Are HVAC Careers at Risk Because of a Recession?
While there isn't a job that's immune to a recession, HVAC is consistently avoiding the worst of economic downturns due to the widespread use of heating and cooling equipment. Repairs and installation will always be required, which means professionals in HVAC can often find work across the country.
Is HVAC a Good Career for the Future?
As climate control technology continues to evolve, technicians and installers will become even more important. The newest models of heating and cooling systems need less energy or obtain it from renewable sources such as solar and wind. Sustainable HVAC equipment will continue to expand, as will the need for experienced installers and technicians.
How to Become an HVAC Technician
To start a career as an HVAC technician, you’ll need a high school diploma or GED along with professional training. Other, more specific (and higher paying) HVAC careers require additional education or certifications.
You can secure the needed certifications by taking classes at a community college or trade school. The time it takes to become an HVAC technician relies on the program, which generally lasts between six months to two years. Your employer might also require NATE certification. An acronym for North American Technician Excellence, this industry-leading accreditation expands your technical knowledge to help you better serve customers.
While some elements of an HVAC career could be learned on your own, a proper education means a combination of classroom programs with on-site training. At the same time, HVAC careers aren't reliant on things like advanced math. While you'll need to know some basic math, the bulk of an HVAC professionals’ skill set relies on critical thinking, in order to properly identify problems and ensure quality installation.
Career Explorer reports that having experience with things like tablets, electronics and troubleshooting will be vital as equipment becomes more technologically advanced.
Another advantage of a career in HVAC is almost zero student debt.
According to Midwest Technical Institute, signing up for classes at a technical or trade school generally costs approximately $15,000. A community college is usually around $5,000 every year. By comparison, the average student debt for a bachelor’s degree is $25,921.
A Day in the Life of an HVAC Technician
Your work schedule may vary based on the project and job site. If you primarily offer repair services, you may work early, late or be on call throughout the day. If you work in construction/home building or management, you are more likely to have a set schedule for regular business hours.

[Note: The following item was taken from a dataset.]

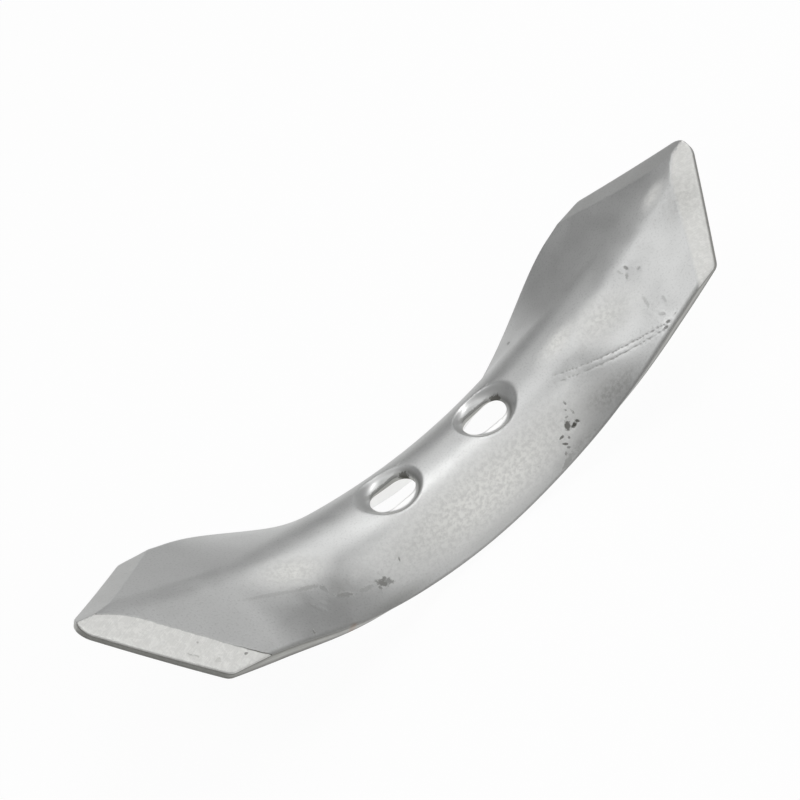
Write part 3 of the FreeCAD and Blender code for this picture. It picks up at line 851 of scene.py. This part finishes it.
def back_sheet(plate):
    """The hollow side of the plate."""
    c = plate.shape
    sheet = Sheet()

    def from_back(drop):
        return {"sink": c.thickness - drop}

    rim = plate.outline(c.thickness, c.mesh_step)[::-1]
    outer = round_edge(sheet, rim, c.edge_rounding, 1, from_back)
    loops, slots = slot_edges(plate, sheet, c.thickness, c.mesh_step, from_back)
    start = sheet.count
    margin = c.edge_rounding + c.back_step * CLEARANCE
    fill(plate, sheet, loops, c.back_step, c.back_step, margin)
    faces = sheet.triangles(slots)
    flat = sheet.taken()
    sink = np.concatenate(sheet.sink)
    sink[start:] = c.thickness
    points = plate.place(flat[:, 0], flat[:, 1], sink)
    return points, flat, faces[:, ::-1], outer, slots


def quads(above, below):
    """Faces between two closed rings of point numbers."""
    return np.stack([above, np.roll(above, -1), np.roll(below, -1), below], axis=1)


class SHARE_OT_forge_plate(bpy.types.Operator):
    """Build the share's plate with its bevels, seats, slots and dents"""

    bl_idname = "share.forge_plate"
    bl_label = "Forge the plate"

    def execute(self, context):
        shape = context.scene.share_shape
        plate = Plate(shape)
        front = front_sheet(plate)
        back = back_sheet(plate)
        mesh = join_sheets(plate, front, back)
        piece = bpy.data.objects.new("share_plate", mesh)
        context.scene.collection.objects.link(piece)
        mesh.materials.append(steel_material(context.scene.share_finish))
        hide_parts(NODE)
        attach(piece, BODY)
        return {"FINISHED"}


def join_sheets(plate, front, back):
    """One closed mesh from the two sheets, the outer edge and the slot walls."""
    front_points, front_flat, front_faces, front_outer, front_slots = front
    back_points, back_flat, back_faces, back_outer, back_slots = back
    shift = len(front_points)
    total = shift + len(back_points)
    points = [front_points, back_points]
    depths = [np.zeros(shift), np.full(len(back_points), plate.shape.thickness)]
    flats = [front_flat, back_flat]
    gaps = [inset(plate, front_flat), inset(plate, back_flat)]
    walls = []
    pairs = [(front_outer, back_outer, OUTER_RINGS, -1)]
    pairs += [(a, b, SLOT_RINGS, 1) for a, b in zip(front_slots, back_slots)]
    for upper, lower, count, turn in pairs:
        ring = upper
        span = back_points[lower] - front_points[upper]
        height = np.linalg.norm(span, axis=1)
        for k in range(1, count):
            share = k / count
            numbers = np.arange(total, total + len(upper))
            total += len(upper)
            points.append(front_points[upper] + span * share)
            flats.append(front_flat[upper] * (1 - share) + back_flat[lower] * share)
            depths.append(np.full(len(upper), plate.shape.thickness * share))
            gaps.append(height * min(share, 1 - share))
            walls.append(quads(ring, numbers)[:, ::turn])
            ring = numbers
        walls.append(quads(ring, lower + shift)[:, ::turn])
    points = np.concatenate(points)
    triangles = np.concatenate([front_faces, back_faces + shift])
    mesh = bpy.data.meshes.new("share_plate")
    mesh.from_pydata(points.tolist(), [], triangles.tolist() + np.concatenate(walls).tolist())
    mark_places(mesh, plate, points, np.concatenate(flats), np.concatenate(depths),
                np.concatenate(gaps))
    mesh.validate()
    mesh.update()
    mesh.shade_smooth()
    return mesh


def mark_places(mesh, plate, points, flat, depths, gaps):
    """Store where each point lies on the plate, for the materials, in millimetres."""
    s, t = flat[:, 0], flat[:, 1]
    cut, edge = plate.grind(s, t)
    edge_side = plate.wheel(s, t, 1.0)[0] - plate.wheel(s, t, -1.0)[0]
    edge_side = np.where(edge_side == 0, t, edge_side)
    reach = np.hypot(np.abs(points[:, 0]) - plate.bolt_along, points[:, 1])
    sunk = plate.place(s, t, 0.0)[:, 2] - points[:, 2]
    in_seat = (depths == 0) & (reach < plate.shape.seat_radius + plate.shape.thickness)
    values = {
        "plate_place": columns(s, t, depths),
        "edge_place": columns(edge[:, 0], edge[:, 2], cut),
        "seat_place": columns(reach, np.where(in_seat, sunk, 0.0), gaps),
        "blade_side": columns(np.sign(edge_side) * MM, np.sign(s) * MM, plate.scores(s, t)),
    }
    values["mark_close"] = columns(*closest(s, t, MARKS), 0.0)
    values["highlight_and_shade_masks"] = columns(cover(s, t, HIGHLIGHT_ZONES), cover(s, t, SHADE_PATCHES),
                                   cover(s, t, MOTTLE_AND_SHADE_ZONES)) * MM
    values["glint_and_rust_masks"] = columns(cover(s, t, GLINT_SPOTS), cover(s, t, RUST_MARKS), 0.0) * MM
    for name, rows in values.items():
        attribute = mesh.attributes.new(name, "FLOAT_VECTOR", "POINT")
        attribute.data.foreach_set("vector", (rows / MM).astype(np.float32).ravel())


def cover(s, t, zones):
    """How strongly the soft-edged zones of a table cover points of the plate."""
    strength = np.zeros(len(s))
    for along, across, half_length, half_width, turn, core, strong in zones:
        u, v = turned(s / MM - along, t / MM - across, turn)
        reach = np.hypot(u / half_length, v / half_width)
        strength = np.maximum(strength, strong * ease((1.05 - reach) / (1.05 - core)))
    return strength


def closest(s, t, marks):
    """Closeness of points to the nearest mark, 1 at its middle and 0 at its rim, and its darkness."""
    close = np.full(len(s), -1.0)
    strength = np.zeros(len(s))
    for _, along, across, half_length, half_width, turn, dark, _ in marks:
        u, v = turned(s / MM - along, t / MM - across, turn)
        share = 1.0 - np.hypot(u / half_length, v / half_width)
        strength = np.where(share > close, dark, strength)
        close = np.maximum(close, share)
    return close * MM, strength * MM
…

As a technician, you'll visit many different homes and businesses to perform repair, maintenance or installation work. Some jobs may need more time and resources than others, so the number of calls on a given day could vary considerably.
Like we mentioned earlier, you should be comfortable working outdoors in inclement weather as well as in difficult-to-reach places. For roles assisting customers, strong customer service skills are always useful.
Do HVAC Careers Offer Good Salaries?? Average Salary for HVAC Technicians and Other HVAC Careers
With the constant growth in HVAC careers, your salary will reflect it. The national average salary for an HVAC technician is $49,242, according to ZipRecruiter. Professionals with specialized skills could make between $56,600 and $68,000. However, salaries may fluctuate based on your location and its cost of living. Experienced HVAC technicians transitioning to a position in management in a high-paying state could earn a salary as high as six figures.
Aside from launching your own business, there are several other ways to advance your career. These include:
- HVAC manager, $72,515 average salary
- HVAC service manager, $71,176 average salary
Types of HVAC That Pay the Most
It's easy to specialize in something with a career in the HVAC industry, and continuing education and certification opportunities help unlock paths to specialist careers with even higher salaries. For example, master engineers who can manage projects and design custom HVAC systems could receive six-figure salaries. Larger salaries are also common when you work with advanced equipment like commercial HVAC systems, geothermal heat pumps or radiant in-floor heating.
What States Need HVAC Workers the Most
HVAC technicians are needed in cities throughout the country, but even more so in Florida, California, Texas, New York and Illinois. According to hvacclasses.org, these states need the most HVAC work and are experiencing enormous growth in the construction industry. Here’s why:
- Florida: Hurricanes, education and healthcare facilities.
- California: Wildfires, transportation, energy and utility projects.
- Texas: Hurricanes, energy, utility and other infrastructure upgrades.
- New York: Residential and infrastructure updates.
- Illinois: Companies relocating to the Chicago area.
Where HVAC Technicians Will Be in High Demand in the Future
Projections Central, who develops long-term occupational projections, expects these states to have the greatest demand for technicians by 2028:
- Utah, 31.1%
- Colorado, 29.7%
- Nevada, 27.9%
- Arizona, 21.4%
- Iowa, Oregon and Montana, 18.5%
- Arkansas, 16.3%
- Florida, 16.2%
- South Carolina, 16%
- Texas, 15.9%
- Idaho, 15.7%
- Washington, 15.6%
- North Carolina, 15.5%
- Tennessee, 15.2%
- Wyoming, 14.3%
- Nebraska, 13.9%
- Indiana, 13.8%
- North Dakota, 13.8%
Here’s where the highest number of new positions during that time frame are expected to be:
- Florida, 5,420
- Texas, 5,530
- California, 4,100
- North Carolina, 2,510
- New York, 2,290
- Colorado, 2,000
- Ohio, 1,550
- Pennsylvania, 1,510
- Virginia, 1,500
- Tennessee, 1,360
- Washington, 1,290
- Georgia, 1,270
- New Jersey, 1,170
- Utah, 1,170
- South Carolina, 1,1060
- Indiana, 940
- Maryland, 820
- Missouri and Arizona, 810
- Michigan, 780
Weather and a healthy economy should spur continued growth in these states, according to hvacclasses.org.